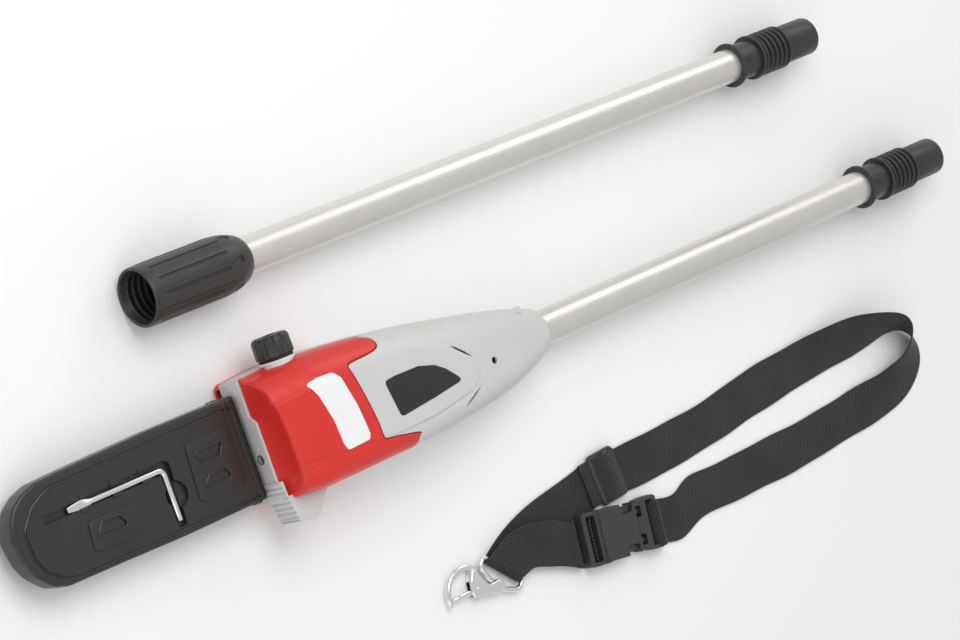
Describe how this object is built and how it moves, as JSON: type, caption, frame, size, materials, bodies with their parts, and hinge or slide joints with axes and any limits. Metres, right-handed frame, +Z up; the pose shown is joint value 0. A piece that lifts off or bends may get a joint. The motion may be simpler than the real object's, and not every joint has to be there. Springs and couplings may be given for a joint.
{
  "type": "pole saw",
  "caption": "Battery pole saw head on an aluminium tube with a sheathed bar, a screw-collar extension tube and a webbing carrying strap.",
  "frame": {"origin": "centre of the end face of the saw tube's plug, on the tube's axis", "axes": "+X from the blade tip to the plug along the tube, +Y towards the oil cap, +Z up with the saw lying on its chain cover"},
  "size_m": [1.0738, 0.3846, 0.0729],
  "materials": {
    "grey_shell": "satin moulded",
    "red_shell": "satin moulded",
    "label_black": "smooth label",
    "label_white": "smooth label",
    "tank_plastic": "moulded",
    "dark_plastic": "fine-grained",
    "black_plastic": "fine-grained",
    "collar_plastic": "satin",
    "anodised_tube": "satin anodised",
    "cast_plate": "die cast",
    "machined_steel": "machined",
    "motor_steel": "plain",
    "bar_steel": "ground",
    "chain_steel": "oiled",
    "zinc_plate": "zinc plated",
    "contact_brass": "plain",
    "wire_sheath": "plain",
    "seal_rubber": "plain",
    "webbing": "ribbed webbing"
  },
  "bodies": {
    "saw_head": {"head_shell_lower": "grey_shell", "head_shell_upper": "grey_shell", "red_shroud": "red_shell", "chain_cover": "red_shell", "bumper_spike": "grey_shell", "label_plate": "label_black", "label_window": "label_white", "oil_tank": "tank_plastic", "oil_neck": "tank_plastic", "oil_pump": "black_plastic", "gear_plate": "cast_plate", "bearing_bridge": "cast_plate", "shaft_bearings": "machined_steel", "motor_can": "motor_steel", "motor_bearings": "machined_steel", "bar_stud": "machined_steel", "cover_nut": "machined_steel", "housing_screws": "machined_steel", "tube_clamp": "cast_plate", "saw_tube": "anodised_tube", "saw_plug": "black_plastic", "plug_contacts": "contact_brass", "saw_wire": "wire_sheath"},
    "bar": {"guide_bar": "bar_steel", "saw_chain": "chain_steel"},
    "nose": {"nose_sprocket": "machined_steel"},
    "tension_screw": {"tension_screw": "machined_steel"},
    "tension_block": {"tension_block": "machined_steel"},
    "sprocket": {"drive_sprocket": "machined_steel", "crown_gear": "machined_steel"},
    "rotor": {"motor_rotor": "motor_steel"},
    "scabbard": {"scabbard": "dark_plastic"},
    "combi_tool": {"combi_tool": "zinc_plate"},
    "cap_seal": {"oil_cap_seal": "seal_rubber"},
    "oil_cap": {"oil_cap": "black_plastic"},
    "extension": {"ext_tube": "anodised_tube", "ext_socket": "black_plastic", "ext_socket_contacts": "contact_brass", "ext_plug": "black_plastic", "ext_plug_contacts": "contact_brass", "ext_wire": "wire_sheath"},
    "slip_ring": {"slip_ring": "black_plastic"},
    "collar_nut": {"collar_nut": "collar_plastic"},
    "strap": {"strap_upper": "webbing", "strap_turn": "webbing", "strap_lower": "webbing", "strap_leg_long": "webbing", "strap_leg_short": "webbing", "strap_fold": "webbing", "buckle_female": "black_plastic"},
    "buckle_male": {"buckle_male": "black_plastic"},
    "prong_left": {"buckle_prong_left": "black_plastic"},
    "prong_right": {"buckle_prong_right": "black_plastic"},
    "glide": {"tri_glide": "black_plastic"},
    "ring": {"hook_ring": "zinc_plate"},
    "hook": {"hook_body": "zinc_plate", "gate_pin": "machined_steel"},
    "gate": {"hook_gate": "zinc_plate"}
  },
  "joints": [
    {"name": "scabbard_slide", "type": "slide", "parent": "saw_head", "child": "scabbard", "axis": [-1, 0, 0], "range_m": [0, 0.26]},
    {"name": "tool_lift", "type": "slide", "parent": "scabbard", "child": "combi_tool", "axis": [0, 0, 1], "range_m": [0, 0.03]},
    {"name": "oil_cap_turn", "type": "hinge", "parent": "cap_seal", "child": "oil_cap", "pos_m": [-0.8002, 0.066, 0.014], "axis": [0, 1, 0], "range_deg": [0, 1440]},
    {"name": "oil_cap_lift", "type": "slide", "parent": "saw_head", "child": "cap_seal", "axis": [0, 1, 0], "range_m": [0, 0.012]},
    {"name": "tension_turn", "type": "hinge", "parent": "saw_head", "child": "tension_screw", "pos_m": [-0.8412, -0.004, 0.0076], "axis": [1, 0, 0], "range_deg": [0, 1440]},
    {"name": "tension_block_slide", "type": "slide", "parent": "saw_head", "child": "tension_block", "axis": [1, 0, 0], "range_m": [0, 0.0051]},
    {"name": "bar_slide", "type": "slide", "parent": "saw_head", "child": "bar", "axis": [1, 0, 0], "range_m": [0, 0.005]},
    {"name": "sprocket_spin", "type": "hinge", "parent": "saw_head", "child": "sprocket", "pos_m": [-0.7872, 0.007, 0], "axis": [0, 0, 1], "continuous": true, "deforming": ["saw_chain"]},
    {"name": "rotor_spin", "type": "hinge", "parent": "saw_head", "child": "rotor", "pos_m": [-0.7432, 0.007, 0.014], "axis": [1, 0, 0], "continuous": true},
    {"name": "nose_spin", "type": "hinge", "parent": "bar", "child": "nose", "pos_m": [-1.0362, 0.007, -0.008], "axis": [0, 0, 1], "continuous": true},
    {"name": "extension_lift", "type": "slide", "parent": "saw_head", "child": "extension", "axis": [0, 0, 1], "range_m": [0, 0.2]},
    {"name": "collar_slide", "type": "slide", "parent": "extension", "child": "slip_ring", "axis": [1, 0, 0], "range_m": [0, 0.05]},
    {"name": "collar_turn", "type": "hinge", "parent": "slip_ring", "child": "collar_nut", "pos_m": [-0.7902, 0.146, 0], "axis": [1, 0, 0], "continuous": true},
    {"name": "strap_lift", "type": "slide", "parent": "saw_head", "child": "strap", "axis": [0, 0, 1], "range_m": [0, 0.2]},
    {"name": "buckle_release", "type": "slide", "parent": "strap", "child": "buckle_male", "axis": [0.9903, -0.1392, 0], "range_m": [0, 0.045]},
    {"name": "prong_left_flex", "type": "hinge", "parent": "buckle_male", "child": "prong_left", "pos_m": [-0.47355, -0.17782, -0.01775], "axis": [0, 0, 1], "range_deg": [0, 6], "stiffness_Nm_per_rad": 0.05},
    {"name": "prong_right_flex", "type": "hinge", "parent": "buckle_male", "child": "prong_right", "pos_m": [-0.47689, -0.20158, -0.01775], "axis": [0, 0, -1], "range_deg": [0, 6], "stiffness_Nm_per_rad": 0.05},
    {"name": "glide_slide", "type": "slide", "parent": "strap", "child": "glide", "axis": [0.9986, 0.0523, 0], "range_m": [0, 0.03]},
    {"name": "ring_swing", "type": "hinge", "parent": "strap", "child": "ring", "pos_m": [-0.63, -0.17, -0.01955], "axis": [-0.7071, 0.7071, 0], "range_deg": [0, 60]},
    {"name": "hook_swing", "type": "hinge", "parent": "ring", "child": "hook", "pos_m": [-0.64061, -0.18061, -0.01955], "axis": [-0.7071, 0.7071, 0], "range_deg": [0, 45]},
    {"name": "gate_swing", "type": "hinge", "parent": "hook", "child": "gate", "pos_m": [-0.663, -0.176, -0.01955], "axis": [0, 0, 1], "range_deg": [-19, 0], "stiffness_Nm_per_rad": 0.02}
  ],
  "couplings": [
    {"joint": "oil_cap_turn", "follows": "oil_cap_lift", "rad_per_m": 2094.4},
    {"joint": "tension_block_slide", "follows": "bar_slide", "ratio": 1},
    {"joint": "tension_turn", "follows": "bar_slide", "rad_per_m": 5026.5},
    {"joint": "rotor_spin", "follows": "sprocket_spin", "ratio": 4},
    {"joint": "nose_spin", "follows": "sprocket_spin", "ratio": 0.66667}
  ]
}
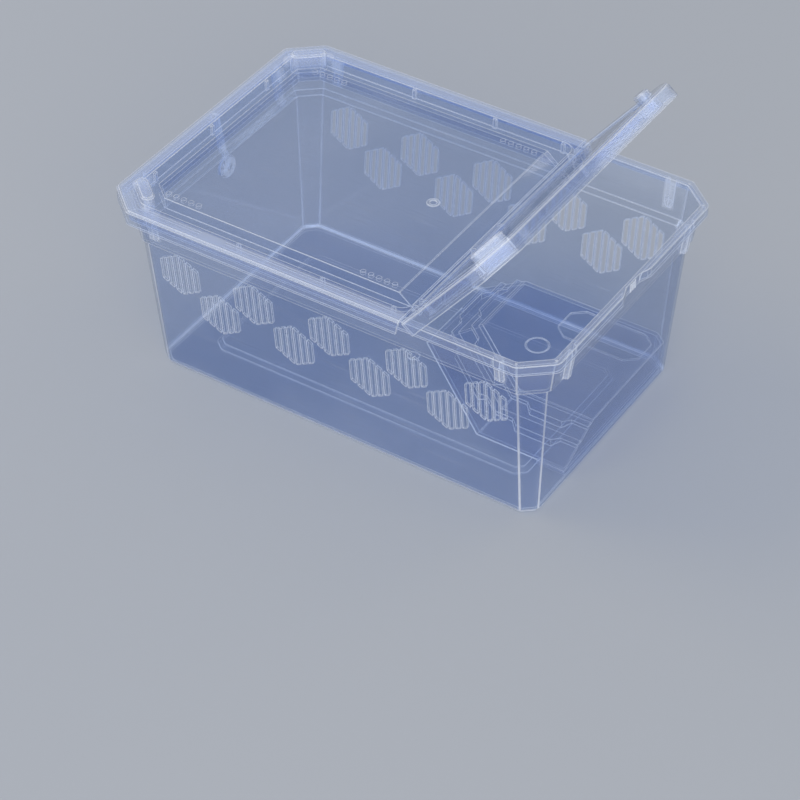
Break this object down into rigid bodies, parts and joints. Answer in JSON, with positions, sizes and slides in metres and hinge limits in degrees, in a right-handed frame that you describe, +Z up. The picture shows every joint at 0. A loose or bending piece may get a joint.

* * * * * * * * *

OBJECTIVE → Find and copy each line above that includes the string "axes".

RESPONSE TO THIS EXERCISE →
Describe how this object is built and how it moves, as JSON: type, caption, frame, size, materials, bodies with their parts, and hinge or slide joints with axes and any limits. Metres, right-handed frame, +Z up; the pose shown is joint value 0. A piece that lifts off or bends may get a joint. The motion may be simpler than the real object's, and not every joint has to be there. Springs and couplings may be given for a joint.
  "frame": {"origin": "centre of the end face of the saw tube's plug, on the tube's axis", "axes": "+X from the blade tip to the plug along the tube, +Y towards the oil cap, +Z up with the saw lying on its chain cover"},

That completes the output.